The five soldiers who lost their lives in the Kinmel Camp Bodelwyddan at the end of the World War I still attract the interest of locals and historians. Their deaths remain shrouded in mystery nearly a century on from the incident…
St Margaret’s Church
The five soldiers lie among 85 of their Canadian comrades who were buried at St Margaret’s church in Bodelwyddan.
You would be forgiven for thinking these five brave Canadians died in service or were victims of the flu pandemic that swept through their camp. But these five men were tragically murdered and the culprits seem to have disappeared into thin air.
They were killed during a riot in the Kinmel Camp Bodelwyddan in March 1919. Top historians are still none the wiser to what actually happened – they even suspect that more soldiers could have perished in this way. If there were more deaths would they show up within the official figures?
One of the soldiers was Corporal Joseph Young and his touching gravestone reads:
“Someday, sometime, we’ll understand.”
The Riots of Kinmel Camp Bodelwyddan
On March 4, 1919, a two-day riot began in the Kinmel Camp. This camp was holding approximately 17,000 Canadian troops who were all waiting to be returned to their home shores.
The riot came about because the soldiers were tired of the cramped conditions they were living in. The weather was absolutely awful due to winter coming in and many of them were perishing from the flu.
This led to a two day rebellion which left the five troops dead and another 28 injured. The British officers had been constantly promising the Canadian troops that they could return home. They even mentioned that there were some spare ships earmarked for their journey.
The problem is that these ‘spare’ ships ended up being used to transport American troops back to their homeland instead. The Canadians got wind of this and also discovered that the majority of these soldiers had not been involved in any fighting.
During the riots large gangs of troops broke into the officers and sergeants messes and caused huge amounts of damage. Local shops in the area were also broken into and ransacked due to the troops belief that the shop owners were making healthy profits off them.

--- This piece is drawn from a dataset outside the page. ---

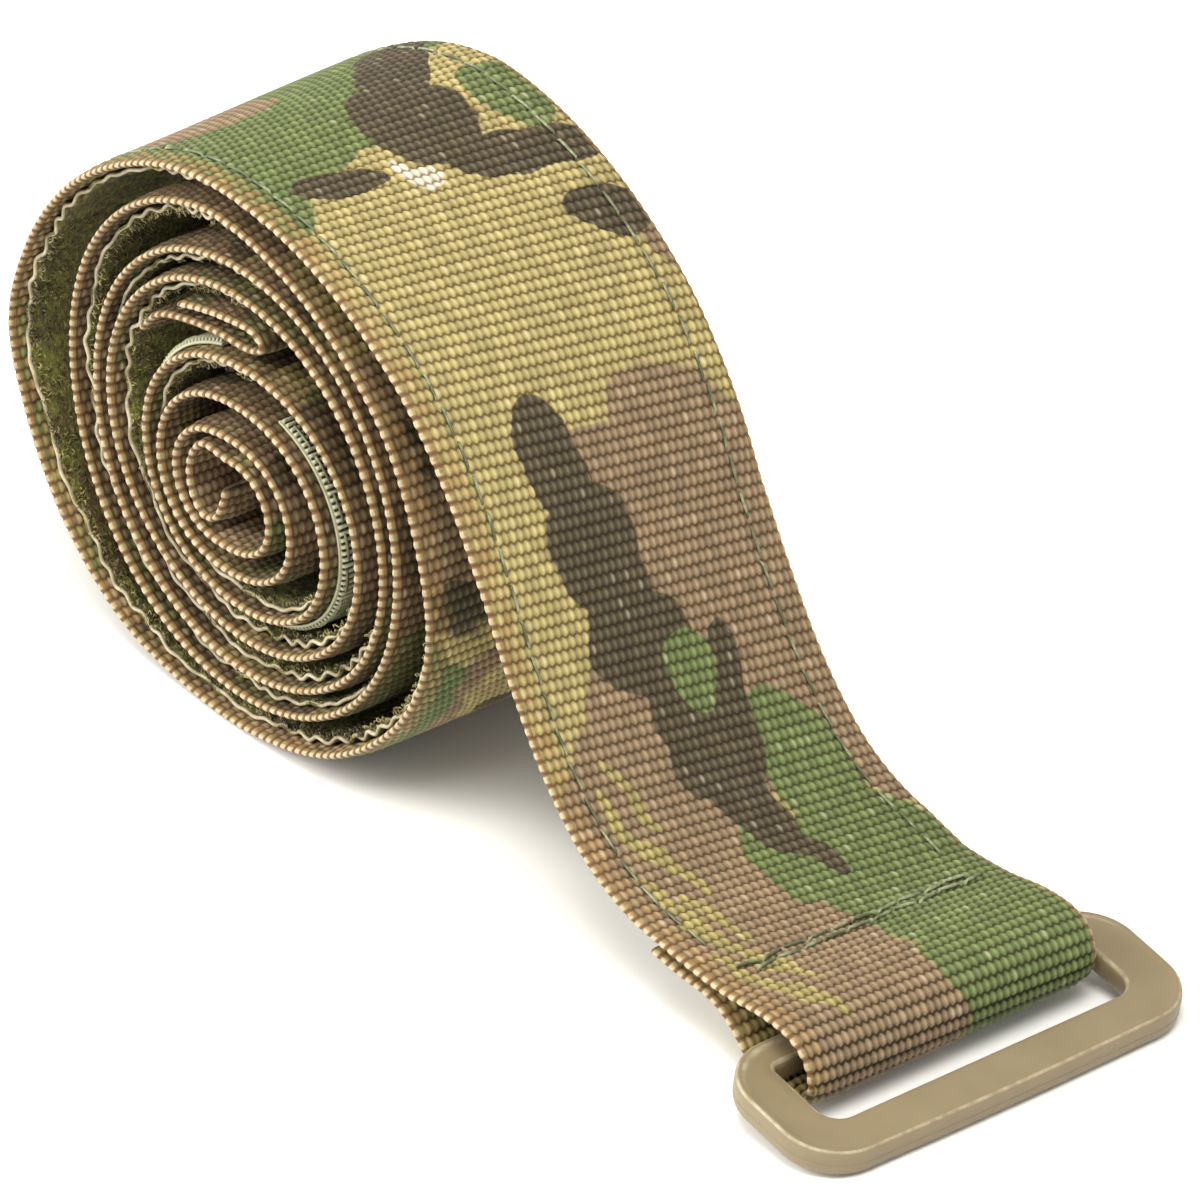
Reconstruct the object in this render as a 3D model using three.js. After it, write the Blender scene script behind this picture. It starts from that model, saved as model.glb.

The British army was sent in to restore order but it failed miserably at first and the rioting went on until the 5th of March. Forty one rioters were later Court-Martialled and 24 were tried and convicted of mutiny. Reports indicate that a lot of the sentences were later on rubbished and the soldiers became free men again.
When the bodies of the five men were discovered there seemed to be a lack of effort in the investigation. The coroner’s report on the five deaths stated that their ‘assailants were unknown’. This led to the deaths not getting officially covered in the aftermath of the riots.
The Kinmel Camp Bodelwyddan mystery was subject to 75 years rule of military secrecy. This has led to a number of former soldiers and locals looking for answers to these questions.
What happened to these five brave men and were they the only ones to perish in this strange, unsolved manner?